La fine della guerra fredda si traduce, nel giudizio del generale, nell'ascesa di una nuova grande potenza, tanto più che la superpotenza americana è considerata, a Pechino, in declino e che l'altra superpotenza è crollata a Mosca ed è costretta a vendere i MIG 31 alla Cina stessa, mentre il ritmo asiatico di sviluppo economico è fortis-simo.
Nell'imprevisto ritmo di crescita Pechino avrebbe scoperto la possibilità di potenza. Per la stessa ragione, il generale vuole che gli Stati Uniti rimangano in Asia, se mai avessero intenzione di andarsene.
Così vede, ne ``Le Monde'', la situazione il giapponese Yoshikazu Sakamoto:
«L'era post-guerra fredda appare come un "disordine ordinato". Una combinazione paradossale di stabilizzazione del quadro globale e di disordine nella sostanza stessa di questo nuovo ordine».
Sakamoto è direttore del Prime (Istituto di ricerca sulla pace internazionale), proviene dalla scuola di pensiero rappresentata da Masao Maruyama ed è autore del libro "Asia: Militarization and Regional Conflict" del 1987.
La sua opinione non è, quindi, isolata quando sostiene che: «globalmente, il mondo è divenuto più omogeneo (unipolarizzazione militare, estensione dell'economia di mercato capitalista all'insieme del globo o quasi, diffusione universale dei nazionalismi e globalizzazione della democrazia). Ma si sono moltiplicati i nuovi conflitti».
Secondo Sakamoto, la Cina ha tratto una lezione dalla guerra del Golfo: solo una modernizzazione militare eviterà di sottostare alla potenza bellica degli Stati Uniti. Ma la riorganizzazione delle forze armate e lo sviluppo economico alimentano le ambizioni da grande potenza e si pongono in contraddizione con il Giappone, in via di ascesa da grande potenza politica e militare.
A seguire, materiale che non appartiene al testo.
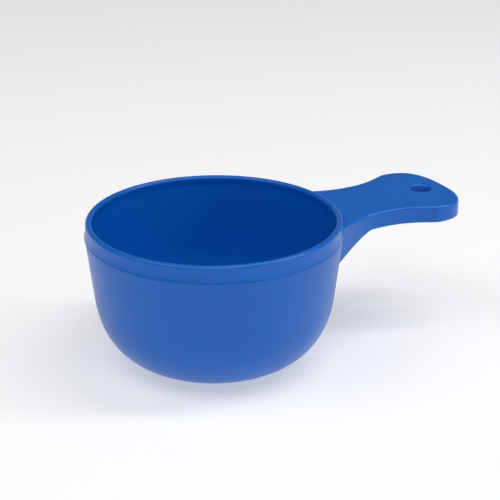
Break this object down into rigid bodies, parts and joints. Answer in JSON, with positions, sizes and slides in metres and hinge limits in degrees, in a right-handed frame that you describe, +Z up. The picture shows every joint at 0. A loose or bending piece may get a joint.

Non è chiaro cosa suggerisca Sakamoto a proposito della corsa riarmistica. Le scelte di Tokyo possono essere diverse: accordo di equilibrio con Pechino, alleanza diretta con la Cina, appoggio alle medie potenze asiatiche intimorite dall'espansione cinese, gioco della carta americana.
Nella guerra del Golfo vedemmo una applicazione della dottrina americana della "guer-ra e mezza", ossia della affermazione di superiorità militare nei confronti di più potenze e di due fronti.
Da tempo il gioco multipolare in Asia è in anticipo sulla dottrina americana.